Schaust du den Toten
ins Gesicht, Gott?
Siehst du den wortlosen Mund,
der auch dich nicht mehr nennt?
So ist das Ende, das du ausgedacht hast für uns.
Wir wissen nicht aus noch ein, wenn wir das sehen.
Leih uns deine Augen, die überall
ins Leben blicken. 
(Gottfried Bachl, Mailuft und Eisgang. Wien 1998, 65)
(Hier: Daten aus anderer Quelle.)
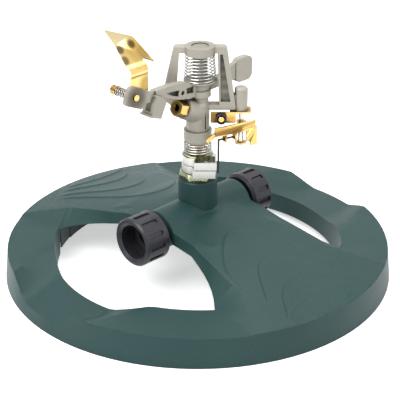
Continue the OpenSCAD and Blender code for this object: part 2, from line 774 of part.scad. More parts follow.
module flap_spring() {
    color(steel_colour)
    arm_frame()
    translate(screw_at) rotate([90, 0, 0])
        coil(3, 0.45, 7.3, flap_t / 2 - flap_y + 0.05, nut_at, 14);
}

module flap_nut() {
    color(brass_colour)
    arm_frame()
    translate(screw_at) rotate([90, 0, 0]) translate([0, 0, nut_at])
        difference() {
            union() {
                cylinder(r = 3.6, h = 1.4);
                for (i = [0:11]) rotate([0, 0, 30 * i]) translate([2.6, -0.4, 1.4]) cube([0.8, 0.8, 3.8]);
                translate([0, 0, 1.4]) cylinder(r = 3, h = 3.8);
                translate([0, 0, 5.2]) cylinder(r1 = 3, r2 = 2.5, h = 0.8);
            }
            translate([0, 0, -1]) cylinder(r = 1.6, h = 9);
        }
}

// ---- Reversing trip ----
strip_a = [12.7, -16];
strip_b = [43.6, 0.6];
strip_turn = atan2(strip_b[1] - strip_a[1], strip_b[0] - strip_a[0]);
strip_len = norm(strip_b - strip_a);
lever_low = 116.4;
lever_top = 123.6;
ear_t = 1.2;
wire_r = 0.75;
leg_z = 112.6;
leg_out = 2.4;
drop_at = 4.6;
leg_len = 15.4;
lug_at = [9, 17.6];

module trip_frame() {
    head_frame() translate([trip_x, 0, 0]) children();
}

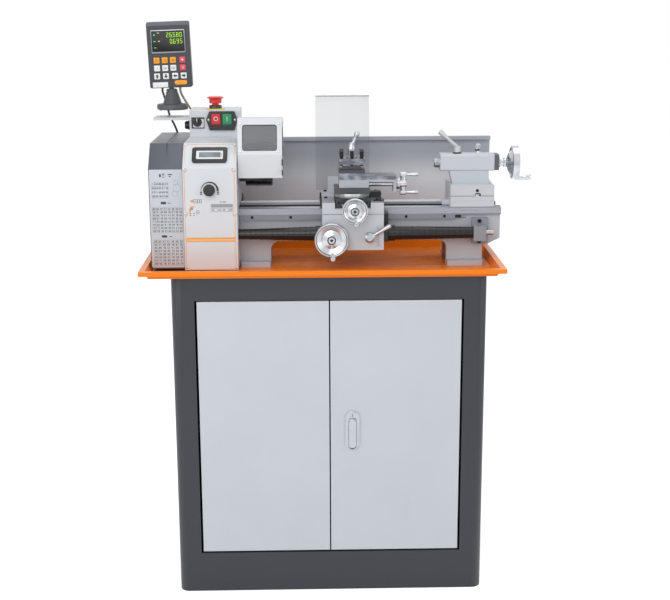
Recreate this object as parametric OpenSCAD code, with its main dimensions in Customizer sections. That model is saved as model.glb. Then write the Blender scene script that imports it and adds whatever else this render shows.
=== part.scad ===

Gottfried Bachl beschönigt den Tod nicht. Er sucht, welche Beziehung Gott zum Tod hat und zu den Toten. Ob Gott den Toten ins Gesicht schaut.  Das klingt fast wie ein Vorwurf: „Traust Du dich, Gott, den Toten ins Gesicht zu schauen?" Ich sehe hier aber auch einen Funken Hoffnung: „Kannst wenigstens Du, Gott, unseren Toten noch ins Gesicht schauen?" Und weiter fragt Bachl, ob Gott merkt, dass die Toten verstummt sind, dass sie auch zu ihm und von ihm nicht mehr sprechen. Und dann macht er ganz nüchtern Gott verantwortlich für unsern Tod so wie er ist. „So ist das Ende, das du ausgedacht hast für uns." Und er drückt genauso nüchtern seine, unsere Verzweiflung aus:„Wir wissen nicht aus noch ein."Doch dann kommt die Wende, die sein Gebet schon zu einem Ostergebet macht: „Leih uns deine Augen, die überall ins Leben blicken." Das ist ein umwerfendes Glaubensbekenntnis:„Du Gott blickst über all ins Leben, auch da, wo wir nur Tod sehen, auch da wo Tod ist." Da sieht Gott Leben. Die Bitte ist im Grunde ein Osterwunsch: „Leih uns deine Augen! Lass uns, lass mich überall ins Leben blicken! Laß mich in Abschied und Ende auch Neuanfang sehen. Lass mich eine Ahnung behalten, dass Unmögliches möglich sein kann. Gib, dass ich mich auf den Tod nicht festlege." Das ist Karfreitag: nüchtern den Tod sehen und nicht beim Tod stehen bleiben. „Leih uns deine Augen, die überall ins Leben blicken."